Don't know much about Serbia but Belgrade has a great nightlife. Novi Sad is also another beautiful city and they have Exit Festival there every year. It has won best festival of Europe a few times, and is similar to Sziget and Dour in terms of music and culture, and similar to Sziget in terms of locale (fort in the middle of the city, separated by a river).
I'm from Bosnia myself so every year when I go there I try to do discover lots of stuff. With that in mind I created an imgur album which I'll link to at the end of this post. Bosnia has mostly old towns, nature, and waterfalls. See if you can get an airplane to Tuzla, because it's probably one of the cheapest options. Tuzla is a small multicultural city with a nice enough old town and nightlife. They also have 3 small salt 'lakes' (Panonsko Jezero) inside the city with beaches and bars. Outside the city there's Lake Modrac which is a proper lake. In Bosnia you have more cultural stuff to do, really. Jajce is built on top of a waterfall, and in the center is a hill with a castle. Mostar has the old bridge, nearby Blagaj has a spring inside a cave, Pocitelj is an old Ottoman fort (pic related).
My suggestion is to take the train from Sarajevo to Mostar, and then to Dubrovnik.
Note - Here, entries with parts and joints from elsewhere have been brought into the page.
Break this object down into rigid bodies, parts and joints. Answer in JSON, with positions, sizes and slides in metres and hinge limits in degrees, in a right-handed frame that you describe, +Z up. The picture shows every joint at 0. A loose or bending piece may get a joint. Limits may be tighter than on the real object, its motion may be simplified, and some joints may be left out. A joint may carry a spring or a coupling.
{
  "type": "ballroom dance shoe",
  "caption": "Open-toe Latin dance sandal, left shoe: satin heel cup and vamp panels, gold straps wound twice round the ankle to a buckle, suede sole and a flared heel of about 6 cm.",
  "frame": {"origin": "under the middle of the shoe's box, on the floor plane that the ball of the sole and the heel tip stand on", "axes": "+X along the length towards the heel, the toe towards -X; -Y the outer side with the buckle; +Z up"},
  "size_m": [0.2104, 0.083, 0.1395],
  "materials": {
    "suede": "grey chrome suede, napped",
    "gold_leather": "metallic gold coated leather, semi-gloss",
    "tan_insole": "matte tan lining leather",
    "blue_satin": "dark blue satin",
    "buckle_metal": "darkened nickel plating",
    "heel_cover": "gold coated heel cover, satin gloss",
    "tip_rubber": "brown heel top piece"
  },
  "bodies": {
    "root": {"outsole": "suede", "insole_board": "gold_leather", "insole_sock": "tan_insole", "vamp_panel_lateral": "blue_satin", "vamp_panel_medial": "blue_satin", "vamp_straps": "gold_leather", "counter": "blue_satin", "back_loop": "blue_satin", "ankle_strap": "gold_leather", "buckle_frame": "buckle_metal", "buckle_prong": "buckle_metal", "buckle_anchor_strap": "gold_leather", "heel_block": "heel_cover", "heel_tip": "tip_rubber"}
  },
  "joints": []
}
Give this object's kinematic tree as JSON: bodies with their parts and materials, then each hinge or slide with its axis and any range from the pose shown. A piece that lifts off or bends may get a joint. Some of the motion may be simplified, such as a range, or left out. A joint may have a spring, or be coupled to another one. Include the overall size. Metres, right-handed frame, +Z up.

Imgur album: http://imgur.com/a/W63BH
hey anon, I just want to tell you that I've visited your country last summer (only for a day tho) and I've fallen in love with it in an instant. you guys have a gorgeous geography, an interesting history and good dishes, and I was very bummed that I couldn't spend more time discovering Bosnia, so I'm planning on returning sometime in the next few years
Anon here. Yeah me too. I'm sort rediscovering it because I got the travel bug after a few years of vacationing without family. Most of family just visits the home village and its surroundings but I wanna just backpack across the entire Balkans.
This year I'm planning to visit/volunteer at the Sarajevo Film Festival or Exit Festival in Serbia and visiting those places I linked in the post.
Thanks for the info. So I've narrowed it down to going to Prague + Budapest OR abandoning my original plan and spending a few weeks Istanbul. I was told by some relatives that Istanbul was one of the most captivating cities in Eastern Europe. In that case I would probably fly to Istanbul and then visit family in Poland for a few weeks. So Istanbul or Prague + Budapest?
Well, Istanbul and Eastern Europe are two very different things. You were saying in your OP that you've never visited any European cities besides Krakow, and since now Istanbul is only European geographically, I'd say you'd be better off visiting Prague and Budapest, two truly European capitals, each having something unique to offer, with all the Old World charm you would need, and a modern, cosmopolitan vibe.
I'm sure Istanbul is a really great city (I've never actually been there, but I know that I could spend days there discovering the Byzantine past of the place), but it's European only technically. So I guess what I'm trying to say is that if you're looking for the euroexperience, go for Prague and Budapest, and you'll have a blast, but if you want to do something completely different, then choose Istanbul.